School Leaving Certificate

Final Exam of Secondary Education (Grade 12) in Nepal
- Acronym: SLC
- Year Started: 1934
- Year Ended: 2019 (SLC was moved to Class 11 and Class 12, also known as +2 course, which is equivalent to GCE/A-Level of England)
- Status: Active
- Succeeded by: Secondary Education Examination (SEE) as Class 10 Examination Equivalent of GCSE
- Website: neb.gov.np

= School Leaving Certificate (Nepal) =

Nepal secondary school leaving examination

The School Leaving Certificate, commonly abbreviated as SLC, is the final examination of the secondary education Grade 12, also known as the +2 in Nepal, and formerly the final examinations of Grade 10. The +2 is generally pursued after completing the Secondary Education Examination (SEE), which is the final examination of Grade 10.

The SLC examination is considered the most important examinations in the educational system of Nepal for building an academic career.

The SLC examination is normally scheduled from April to June every year.
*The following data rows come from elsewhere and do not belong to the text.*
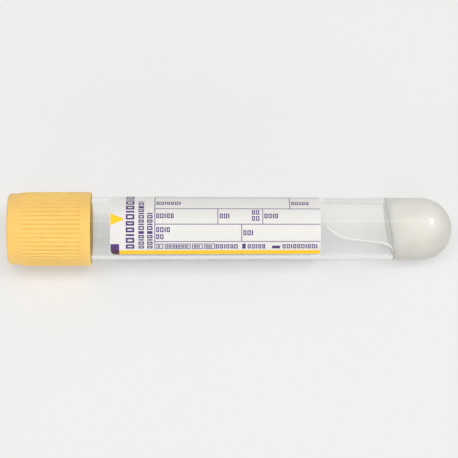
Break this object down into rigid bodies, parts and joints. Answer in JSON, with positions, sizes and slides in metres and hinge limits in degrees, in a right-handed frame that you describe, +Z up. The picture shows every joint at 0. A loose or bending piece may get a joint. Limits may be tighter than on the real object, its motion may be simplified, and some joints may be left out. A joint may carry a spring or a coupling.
{
  "type": "blood collection tube",
  "caption": "Clear round-bottomed blood collection tube lying on its side, with a ribbed gold pull-off closure, a white wrap-round label and separator gel in its base.",
  "frame": {"origin": "on the surface that the tube lies on, below the middle of its bounding box", "axes": "+X along the tube from its closure to its round bottom, leaning 1 degree down because the shield is wider than the tube; +Z up; the label's clear strip faces the front, -Y, and down"},
  "size_m": [0.1066, 0.0178, 0.0181],
  "materials": {
    "tube": "gloss",
    "gel": "satin",
    "label": "satin",
    "shield": "satin",
    "stopper": "matte"
  },
  "bodies": {
    "tube": {"tube": "tube", "label": "label", "gel": "gel"},
    "closure": {"shield": "shield", "stopper": "stopper"}
  },
  "joints": [
    {"name": "closure_pull", "type": "slide", "parent": "tube", "child": "closure", "axis": [-0.9999, 0, 0.0173], "range_m": [0, 0.03]}
  ]
}
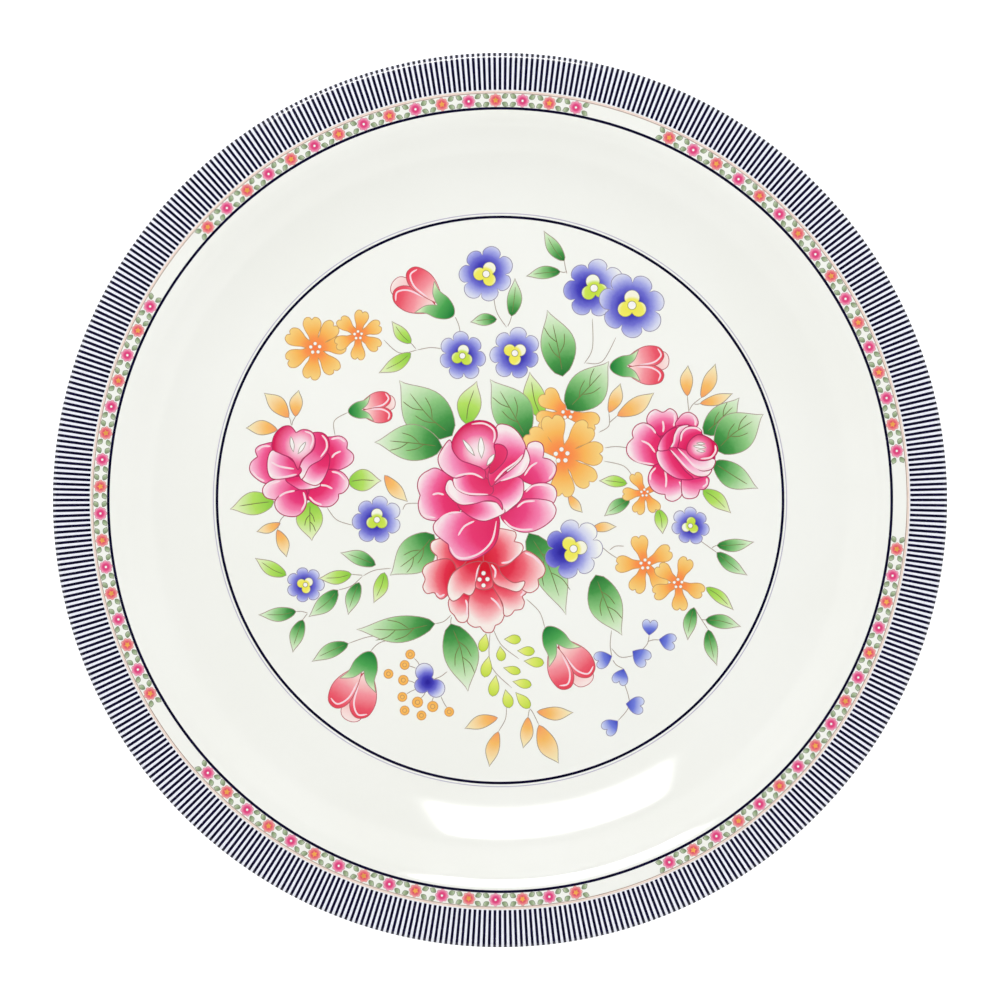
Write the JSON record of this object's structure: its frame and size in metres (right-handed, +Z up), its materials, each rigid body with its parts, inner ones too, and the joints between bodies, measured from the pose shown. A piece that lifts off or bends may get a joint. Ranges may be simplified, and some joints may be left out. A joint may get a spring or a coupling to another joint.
{
  "type": "dinner plate",
  "caption": "Round white china dinner plate with a flat well, raised shoulder, striped rim with a round lip, a small flower border and a printed bouquet in the well.",
  "frame": {"origin": "centre of the foot ring's tread, on the plane that the plate stands on", "axes": "+Z up along the plate's axis, out of the well; +Y towards the top of the bouquet; +X to the right of it"},
  "size_m": [0.27, 0.27, 0.0211],
  "materials": {
    "bisque": "unglazed fired porcelain, fine matt grain",
    "clear_glaze": "glossy white glaze",
    "navy_enamel": "fired navy transfer print under a glossy flux",
    "peach_enamel": "fired peach transfer print",
    "brown_enamel": "fired brown key line print",
    "grey_enamel": "fired grey fine line print",
    "rose_enamel": "fired rose pink print with pale shading",
    "coral_enamel": "fired coral print with pale shading",
    "blue_enamel": "fired blue print fading to white",
    "yellow_enamel": "fired yellow print",
    "orange_enamel": "fired orange print fading to yellow",
    "dark_green_enamel": "fired green print fading to pale green",
    "lime_enamel": "fired lime print fading to pale yellow",
    "sage_enamel": "fired sage green print"
  },
  "bodies": {
    "root": {"porcelain_body": "bisque", "face_glaze": "clear_glaze", "back_glaze": "clear_glaze", "recess_glaze": "clear_glaze", "rim_stripes": "navy_enamel", "stripe_edge_line": "peach_enamel", "border_fine_line": "brown_enamel", "rim_line": "navy_enamel", "well_line": "navy_enamel", "well_fine_line": "grey_enamel", "border_pink_flowers": "rose_enamel", "border_coral_flowers": "coral_enamel", "border_star_centres": "orange_enamel", "border_leaves": "sage_enamel", "rose_pink_enamel": "rose_enamel", "peony_coral_enamel": "coral_enamel", "bud_coral_enamel": "coral_enamel", "bud_calyx_enamel": "dark_green_enamel", "pansy_blue_enamel": "blue_enamel", "pansy_yellow_centres": "yellow_enamel", "blossom_orange_enamel": "orange_enamel", "orange_leaf_enamel": "orange_enamel", "berry_orange_enamel": "orange_enamel", "heart_blue_enamel": "blue_enamel", "dark_leaf_enamel": "dark_green_enamel", "lime_leaf_enamel": "lime_enamel", "seed_yellow_enamel": "yellow_enamel", "stem_brown_enamel": "brown_enamel"}
  },
  "joints": []
}
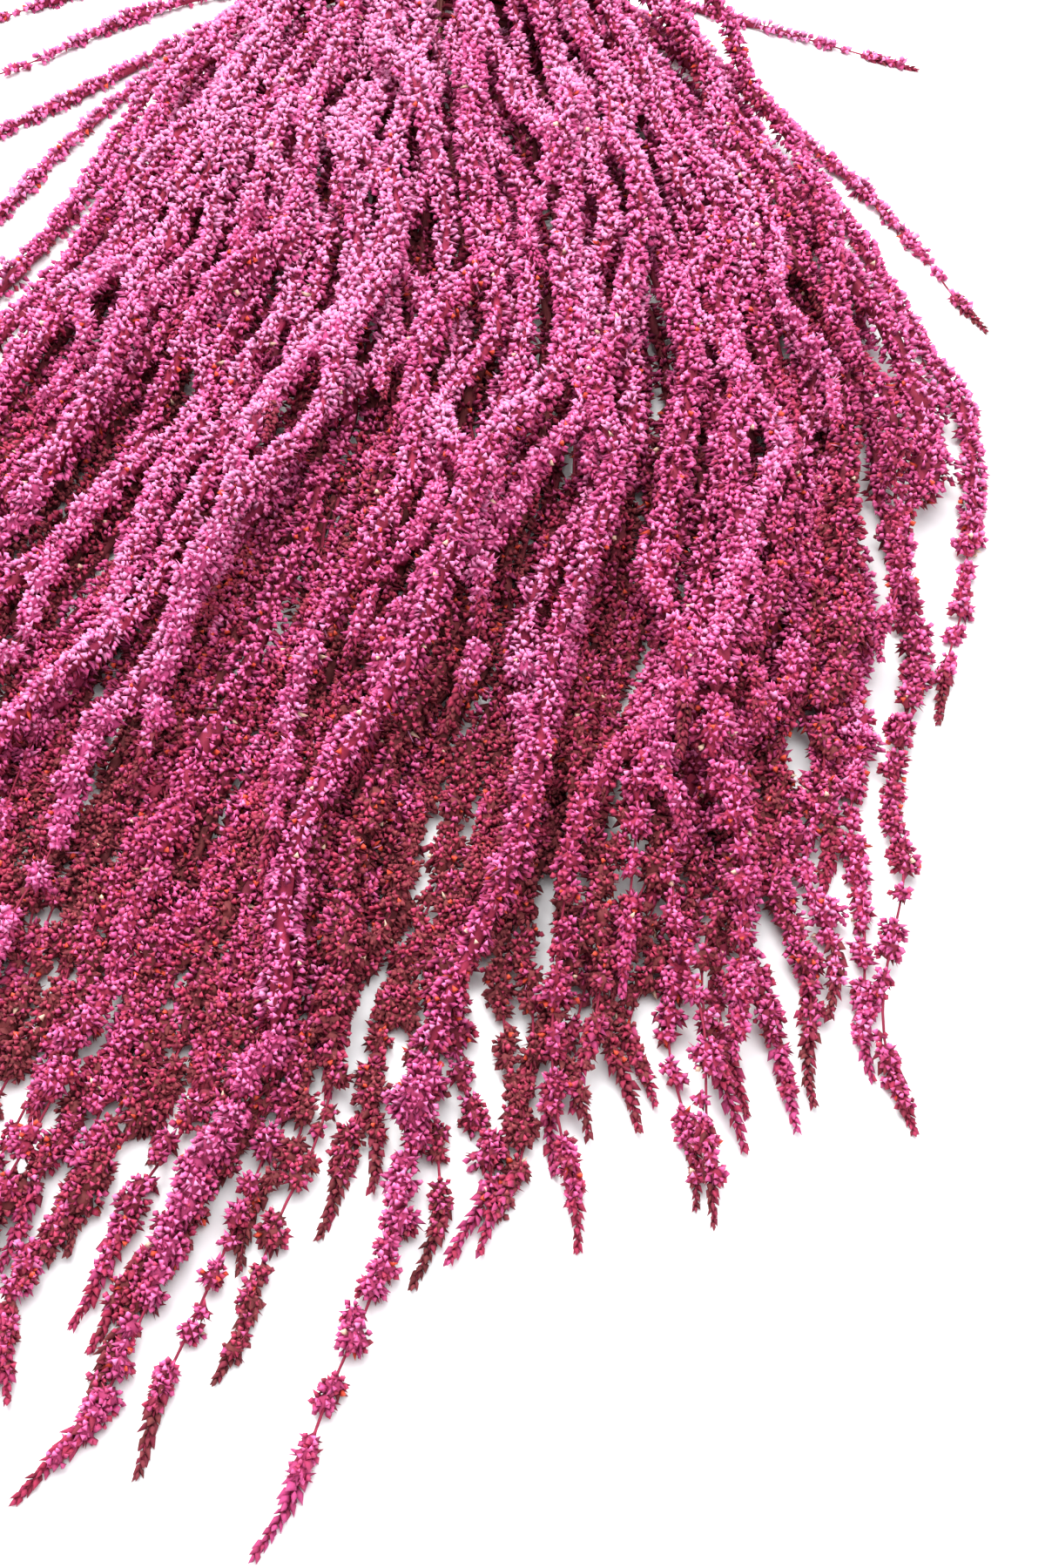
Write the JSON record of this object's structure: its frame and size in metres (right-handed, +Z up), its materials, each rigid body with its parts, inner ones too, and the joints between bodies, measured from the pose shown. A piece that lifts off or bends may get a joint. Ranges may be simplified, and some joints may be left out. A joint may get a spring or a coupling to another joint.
{
  "type": "amaranth seed head",
  "caption": "Drooping amaranth seed head, cut and dried: a ribbed stem with long cord-like tassels of small florets that spread in a flat fan, lying on its side.",
  "frame": {"origin": "on the surface it lies on, under the middle of the whole head", "axes": "+Y along the stem towards its cut end, -Y towards the tassel tips, +X to the right seen from the tips, +Z up from the surface"},
  "size_m": [0.448, 0.9474, 0.0634],
  "materials": {
    "stem": "matte, dry, ribbed",
    "lower_florets": "matte, dry, grainy",
    "upper_florets": "matte, dry, grainy"
  },
  "bodies": {
    "root": {"stem": "stem", "lower_tassel_01": "lower_florets", "lower_tassel_02": "lower_florets", "lower_tassel_03": "lower_florets", "lower_tassel_04": "lower_florets", "lower_tassel_05": "lower_florets", "lower_tassel_06": "lower_florets", "lower_tassel_07": "lower_florets", "lower_tassel_08": "lower_florets", "lower_tassel_09": "lower_florets", "lower_tassel_10": "lower_florets", "lower_tassel_11": "lower_florets", "lower_tassel_12": "lower_florets", "lower_tassel_13": "lower_florets", "lower_tassel_14": "lower_florets", "lower_tassel_15": "lower_florets", "lower_tassel_16": "lower_florets", "lower_tassel_17": "lower_florets", "lower_tassel_18": "lower_florets", "lower_tassel_19": "lower_florets", "lower_tassel_20": "lower_florets", "lower_tassel_21": "lower_florets", "lower_tassel_22": "lower_florets", "lower_tassel_23": "lower_florets", "lower_tassel_24": "lower_florets", "lower_tassel_25": "lower_florets", "lower_tassel_26": "lower_florets", "outer_tassel_01": "lower_florets", "outer_tassel_02": "lower_florets", "outer_tassel_03": "lower_florets", "outer_tassel_04": "lower_florets", "outer_tassel_05": "lower_florets", "outer_tassel_06": "lower_florets", "outer_tassel_07": "lower_florets", "outer_tassel_08": "lower_florets", "outer_tassel_09": "lower_florets", "upper_tassel_01": "upper_florets", "upper_tassel_02": "upper_florets", "upper_tassel_03": "upper_florets", "upper_tassel_04": "upper_florets", "upper_tassel_05": "upper_florets", "upper_tassel_06": "upper_florets", "upper_tassel_07": "upper_florets", "upper_tassel_08": "upper_florets", "upper_tassel_09": "upper_florets", "upper_tassel_10": "upper_florets", "upper_tassel_11": "upper_florets", "upper_tassel_12": "upper_florets", "upper_tassel_13": "upper_florets", "upper_tassel_14": "upper_florets", "upper_tassel_15": "upper_florets", "upper_tassel_16": "upper_florets", "upper_tassel_17": "upper_florets", "upper_tassel_18": "upper_florets", "upper_tassel_19": "upper_florets", "upper_tassel_20": "upper_florets", "upper_tassel_21": "upper_florets", "upper_tassel_22": "upper_florets", "upper_tassel_23": "upper_florets", "upper_tassel_24": "upper_florets"}
  },
  "joints": []
}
The examinations are conducted by the National Examination Board (NEB).

Until 2016, SLC was the final examinations of Grade 10, popularly referred to as the "Iron Gate". However, after 2016, the Grade 10 examination was replaced with the Secondary Education Examination (SEE). Following this reform, the SLC was reassigned to the final examination of Grade 12. The +2 is equivalent to GCE or A-level of United Kingdom.

== Examination Centers ==

Nepal was formerly divided into five development regions and seventy-five districts, each with multiple examination centers. While examination questions varied from one region to another, they remained consistent within each individual region. This meant that if an exam were to be canceled, only one region would be affected, and only the questions for that specific region would need to be prepared. Examinations are conducted simultaneously nationwide. Different centers are designated for students from different schools.

== Results ==

The results are typically published by the Examination Control Board about two and a half to three months after the examinations. Students are categorized into five divisions based on their scores.

Despite the relatively low passing threshold for the examination, many students, particularly those attending government schools in rural areas of Nepal, still fail the exam every year due to its level of difficulty. Government schools are often perceived as providing less rigorous education compared to private schools, resulting in government school students being reportedly less likely to pass the exam. Students who fail to score above 40 marks in each subject are declared failed. The outcome of the SLC holds significant importance for individual students, as those with high percentages can qualify for various scholarships for their higher secondary level education.

The Government of Nepal has introduced a new system for the SLC, which has both advantages and disadvantages in its implementation. While the new system reduces the number of students failing the exam, those with low Grade Point Index (GPI) face challenges in gaining admission to higher-level studies. This aspect of the education system has received significant criticism.

==Criticism==
Some educationalists in Nepal criticize the SLC exam, arguing that it lacks importance in the present context, leading to its replacement by SEE. They assert that the tests are neither standardized nor capable of assessing the capacity of Nepalese children. Education experts have been urging the government to review and revise the SLC examinations for the past three decades. However, they claim that the government continues to operate using the same old mechanism, which they believe will persist for several more decades. Additionally, they express concern over the lack of a consistent trend in SLC examination results, making the School Leaving Certificate results unreliable.

In 2010, the mathematics question paper was leaked in Bajang, Kailali, Sunsari, Bara, and Banke districts. There was significant criticism after the question paper of SEE 2019 in Province No. 2 was leaked before the exam day. The government postponed and even retook the exam from the previous day. It was believed that the paper was leaked and went viral through different social sites and free video calling applications like IMO. The SEE Security Committee, chaired by Education Minister Giriraj Mani Pokharel, made a decision and handed the case to the CIB for investigation.